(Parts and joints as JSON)
'''

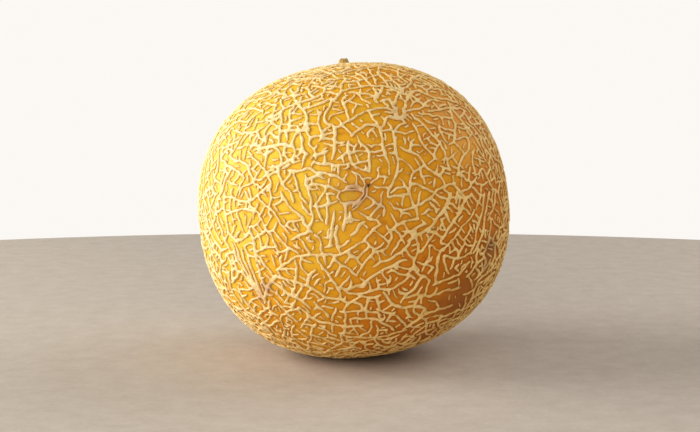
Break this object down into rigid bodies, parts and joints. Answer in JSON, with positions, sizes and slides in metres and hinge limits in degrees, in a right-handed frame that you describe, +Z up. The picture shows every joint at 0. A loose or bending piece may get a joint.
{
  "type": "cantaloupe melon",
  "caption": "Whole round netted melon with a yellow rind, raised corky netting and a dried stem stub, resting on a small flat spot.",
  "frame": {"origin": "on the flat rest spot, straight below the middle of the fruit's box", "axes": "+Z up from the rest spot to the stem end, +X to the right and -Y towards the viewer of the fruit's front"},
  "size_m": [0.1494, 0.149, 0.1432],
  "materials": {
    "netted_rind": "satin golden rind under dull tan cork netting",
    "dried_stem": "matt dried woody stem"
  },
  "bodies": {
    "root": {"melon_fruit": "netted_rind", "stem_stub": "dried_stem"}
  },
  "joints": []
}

'''
'''

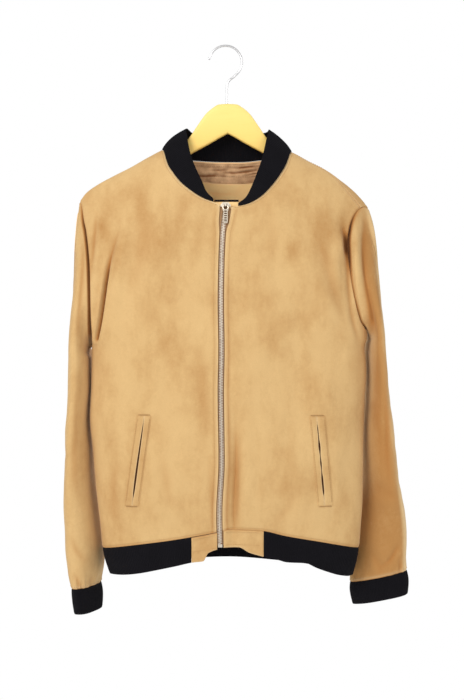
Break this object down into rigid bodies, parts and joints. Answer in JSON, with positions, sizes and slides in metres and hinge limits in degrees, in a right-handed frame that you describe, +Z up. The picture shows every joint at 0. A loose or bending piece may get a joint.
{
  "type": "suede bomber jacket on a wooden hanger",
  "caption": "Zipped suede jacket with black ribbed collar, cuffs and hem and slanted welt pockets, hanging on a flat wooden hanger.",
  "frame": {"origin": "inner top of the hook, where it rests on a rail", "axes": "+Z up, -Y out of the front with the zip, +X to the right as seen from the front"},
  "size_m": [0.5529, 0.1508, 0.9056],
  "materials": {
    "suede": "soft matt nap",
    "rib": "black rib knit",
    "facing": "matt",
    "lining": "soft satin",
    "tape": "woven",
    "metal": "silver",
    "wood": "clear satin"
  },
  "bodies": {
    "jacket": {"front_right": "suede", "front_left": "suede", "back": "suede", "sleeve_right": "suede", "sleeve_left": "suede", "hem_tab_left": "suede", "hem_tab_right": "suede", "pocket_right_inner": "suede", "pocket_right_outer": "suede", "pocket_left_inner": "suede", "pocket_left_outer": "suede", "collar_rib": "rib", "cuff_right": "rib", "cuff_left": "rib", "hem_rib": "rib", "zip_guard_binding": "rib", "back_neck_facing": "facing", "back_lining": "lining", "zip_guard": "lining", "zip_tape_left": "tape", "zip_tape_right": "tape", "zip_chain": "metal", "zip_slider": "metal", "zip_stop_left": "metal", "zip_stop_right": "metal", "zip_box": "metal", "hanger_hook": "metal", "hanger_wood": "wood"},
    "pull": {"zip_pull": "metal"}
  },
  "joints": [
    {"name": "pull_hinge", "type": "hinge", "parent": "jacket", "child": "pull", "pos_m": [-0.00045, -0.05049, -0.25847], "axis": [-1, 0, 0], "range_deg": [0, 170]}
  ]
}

'''
'''

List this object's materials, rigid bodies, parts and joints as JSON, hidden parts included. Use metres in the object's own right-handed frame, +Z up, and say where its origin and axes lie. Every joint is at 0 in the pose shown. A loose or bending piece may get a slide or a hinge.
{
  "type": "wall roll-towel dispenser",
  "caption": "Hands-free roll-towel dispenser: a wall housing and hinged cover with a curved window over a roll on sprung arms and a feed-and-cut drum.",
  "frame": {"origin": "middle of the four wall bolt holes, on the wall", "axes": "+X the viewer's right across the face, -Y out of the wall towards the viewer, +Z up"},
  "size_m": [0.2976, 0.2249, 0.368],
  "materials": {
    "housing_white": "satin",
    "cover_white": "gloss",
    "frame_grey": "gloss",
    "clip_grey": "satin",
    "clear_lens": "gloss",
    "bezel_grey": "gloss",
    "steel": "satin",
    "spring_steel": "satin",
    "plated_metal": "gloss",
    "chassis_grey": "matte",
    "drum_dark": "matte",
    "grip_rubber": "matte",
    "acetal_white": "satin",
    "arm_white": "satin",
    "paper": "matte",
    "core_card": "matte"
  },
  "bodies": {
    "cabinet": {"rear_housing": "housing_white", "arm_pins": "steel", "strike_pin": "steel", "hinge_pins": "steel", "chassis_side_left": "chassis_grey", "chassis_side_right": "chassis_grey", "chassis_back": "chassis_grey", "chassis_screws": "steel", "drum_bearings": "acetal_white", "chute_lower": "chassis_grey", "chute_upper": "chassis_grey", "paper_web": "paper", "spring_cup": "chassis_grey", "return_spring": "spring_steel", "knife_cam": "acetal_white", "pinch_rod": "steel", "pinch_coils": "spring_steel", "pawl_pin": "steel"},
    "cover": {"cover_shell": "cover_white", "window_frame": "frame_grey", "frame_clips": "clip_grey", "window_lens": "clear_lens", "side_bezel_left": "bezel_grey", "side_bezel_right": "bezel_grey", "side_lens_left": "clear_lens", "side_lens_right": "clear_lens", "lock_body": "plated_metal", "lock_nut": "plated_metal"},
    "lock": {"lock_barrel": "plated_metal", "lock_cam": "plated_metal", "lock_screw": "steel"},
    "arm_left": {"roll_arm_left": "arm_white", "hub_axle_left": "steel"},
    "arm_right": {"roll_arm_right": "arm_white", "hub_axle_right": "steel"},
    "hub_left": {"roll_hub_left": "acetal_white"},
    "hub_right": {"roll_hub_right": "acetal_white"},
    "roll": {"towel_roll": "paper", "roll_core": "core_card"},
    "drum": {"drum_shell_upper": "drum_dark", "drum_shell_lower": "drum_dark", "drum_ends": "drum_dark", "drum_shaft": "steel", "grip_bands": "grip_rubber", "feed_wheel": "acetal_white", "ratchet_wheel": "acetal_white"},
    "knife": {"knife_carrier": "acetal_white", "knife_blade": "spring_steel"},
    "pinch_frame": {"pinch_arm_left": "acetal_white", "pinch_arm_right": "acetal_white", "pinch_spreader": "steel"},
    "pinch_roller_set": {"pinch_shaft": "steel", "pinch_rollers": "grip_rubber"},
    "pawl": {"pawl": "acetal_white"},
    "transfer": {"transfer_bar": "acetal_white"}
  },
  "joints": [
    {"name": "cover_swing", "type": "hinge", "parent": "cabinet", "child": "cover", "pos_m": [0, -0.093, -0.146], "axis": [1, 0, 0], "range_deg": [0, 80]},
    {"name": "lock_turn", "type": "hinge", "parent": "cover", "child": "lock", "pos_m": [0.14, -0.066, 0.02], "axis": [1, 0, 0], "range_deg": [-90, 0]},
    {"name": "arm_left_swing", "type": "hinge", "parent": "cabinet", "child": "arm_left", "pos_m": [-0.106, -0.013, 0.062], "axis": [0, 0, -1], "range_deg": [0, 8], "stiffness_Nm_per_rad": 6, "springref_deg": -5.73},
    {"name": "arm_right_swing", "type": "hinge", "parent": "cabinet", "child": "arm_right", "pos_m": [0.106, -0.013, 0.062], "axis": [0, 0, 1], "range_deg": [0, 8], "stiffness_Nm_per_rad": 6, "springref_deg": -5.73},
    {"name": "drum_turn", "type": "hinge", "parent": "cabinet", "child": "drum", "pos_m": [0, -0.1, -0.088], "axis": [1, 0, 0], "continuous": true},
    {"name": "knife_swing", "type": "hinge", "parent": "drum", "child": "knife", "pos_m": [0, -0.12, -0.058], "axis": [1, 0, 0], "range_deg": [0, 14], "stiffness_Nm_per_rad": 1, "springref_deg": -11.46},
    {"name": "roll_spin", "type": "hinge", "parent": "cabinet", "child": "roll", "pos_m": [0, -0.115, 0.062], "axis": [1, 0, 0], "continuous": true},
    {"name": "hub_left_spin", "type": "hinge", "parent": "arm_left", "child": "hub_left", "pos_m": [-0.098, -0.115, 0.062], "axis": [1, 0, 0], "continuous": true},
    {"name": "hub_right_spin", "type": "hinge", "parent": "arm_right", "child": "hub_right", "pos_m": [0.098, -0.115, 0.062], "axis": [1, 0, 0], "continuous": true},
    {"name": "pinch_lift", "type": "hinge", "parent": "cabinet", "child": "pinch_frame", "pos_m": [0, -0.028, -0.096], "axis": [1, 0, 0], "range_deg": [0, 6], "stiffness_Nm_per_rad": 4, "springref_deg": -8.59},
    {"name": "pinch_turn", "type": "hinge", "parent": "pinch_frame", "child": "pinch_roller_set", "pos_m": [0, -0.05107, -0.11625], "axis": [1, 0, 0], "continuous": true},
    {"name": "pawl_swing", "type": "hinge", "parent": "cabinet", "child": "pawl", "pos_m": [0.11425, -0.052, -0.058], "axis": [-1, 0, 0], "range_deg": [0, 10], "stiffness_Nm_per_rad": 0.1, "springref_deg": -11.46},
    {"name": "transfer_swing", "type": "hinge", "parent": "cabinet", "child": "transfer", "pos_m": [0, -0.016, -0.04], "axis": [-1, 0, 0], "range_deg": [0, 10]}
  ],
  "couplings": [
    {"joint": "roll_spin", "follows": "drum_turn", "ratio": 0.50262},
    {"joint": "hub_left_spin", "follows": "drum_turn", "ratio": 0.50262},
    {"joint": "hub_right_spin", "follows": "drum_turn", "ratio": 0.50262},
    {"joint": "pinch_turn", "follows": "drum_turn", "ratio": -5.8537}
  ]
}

'''

Each line above that includes "with" should be shown.

Task answer:
Break this object down into rigid bodies, parts and joints. Answer in JSON, with positions, sizes and slides in metres and hinge limits in degrees, in a right-handed frame that you describe, +Z up. The picture shows every joint at 0. A loose or bending piece may get a joint.
  "caption": "Whole round netted melon with a yellow rind, raised corky netting and a dried stem stub, resting on a small flat spot.",
Break this object down into rigid bodies, parts and joints. Answer in JSON, with positions, sizes and slides in metres and hinge limits in degrees, in a right-handed frame that you describe, +Z up. The picture shows every joint at 0. A loose or bending piece may get a joint.
  "caption": "Zipped suede jacket with black ribbed collar, cuffs and hem and slanted welt pockets, hanging on a flat wooden hanger.",
  "frame": {"origin": "inner top of the hook, where it rests on a rail", "axes": "+Z up, -Y out of the front with the zip, +X to the right as seen from the front"},
  "caption": "Hands-free roll-towel dispenser: a wall housing and hinged cover with a curved window over a roll on sprung arms and a feed-and-cut drum.",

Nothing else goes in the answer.